Chargebacku, pomocy!
Chargeback (z ang. obciążenie zwrotne) służy temu, by odzyskać pieniądze z tytułu kwestionowanej przez klienta transakcji, w której sam klient nie chce lub nie może dochodzić swoich praw. Faktycznie to bardzo skuteczna metoda na zabezpieczenie swoich pieniędzy przed nieuczciwym sprzedawcą.
Czytaj też: Karta do płacenia, ale… nie od banku. Czy „potrafi” to samo, co bankowa? I czy jest tak samo bezpieczna?
W ramach procedury chargeback to bank wydający kartę przesyła za pośrednictwem organizacji Visa czy MasterCard reklamację, która jest przekazywana do akceptanta (czyli firmy, która obsługuje danego sklepikarza i dostarczyła mu terminal lub system do przyjmowania płatności kartą).
Od kuchni wygląda to w ten sposób, że akceptant ma określony czas na udowodnienie, że obciążenie karty było zasadne.

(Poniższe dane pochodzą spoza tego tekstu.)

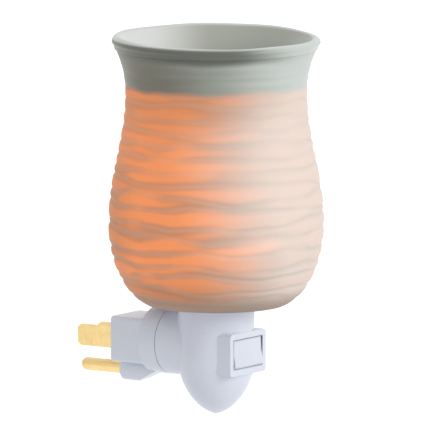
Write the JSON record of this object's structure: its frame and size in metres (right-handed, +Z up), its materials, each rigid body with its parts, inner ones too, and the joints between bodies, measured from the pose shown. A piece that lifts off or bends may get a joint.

Do ewentualnej odmowy musi załączyć stos stos dokumentów: wyjaśnienia, potwierdzenia transakcji, kopie podpisu klienta… Na tej podstawie bank analizuje dowody i podejmuje decyzje.
Oto lista przykładowych sytuacji, w których – jeśli zapłaciliśmy kartą w sklepie stacjonarnym lub w internecie – możemy liczyć na pomoc banku w odzyskaniu całości lub części pieniędzy:
- nie otrzymałeś części lub całości kwoty wypłacanej z bankomatu
- ściągnięto ci z karty inną kwotę, niż wynikała z zamówienia
- transakcja została rozliczona więcej niż jeden raz
- opłacona przy użyciu karty usługa lub produkt nie zostały dostarczone
- ściągnięto ci z karty pieniądze, choć anulowałeś zakup lub transakcja się nie powiodła – np. z powodu błędu technicznego – i zapłaciłeś w inny sposób
- zostałeś obciążony (np. przez hotel lub wypożyczalnię) za usługę, której nie zamawiałeś
- dostarczony towar jest uszkodzony
- zwróciłeś towar, bo był uszkodzony, ale nie dostałeś z powrotem pieniędzy
Czy tym razem chargeback zadziała? Niestety, sprawa nie jest przesądzono, bo pomimo tego, że nalano ropę, a nie benzynę brakuje dowodów niewinności pana Piotra. Podano przecież prawidłowy PIN, a monitoring nie wskazuje wyraźnie, że pan Piotr nie zatankował za zadysponowaną kwotę.
Pan Piotr sam przyznaje, że mógł iść od razu policję. I że dziś chodzi mu po głowie wytoczenie Włochom procesu cywilnego o kradzież. Dobra wiadomość jest taka, że sprawa nie jest finalnie zakończona i że trwa wymiana pism między Polakami, a Włochami. Być może w końcu uda się przekonać, że to nie pan Piotr nalał sobie tego feralnego dnia paliwo. I że nie odjechał benzynowym autem z ropą w baku. I że w baku nie znalazło się kilkanaście litrów paliwa więcej, niż może on pomieścić.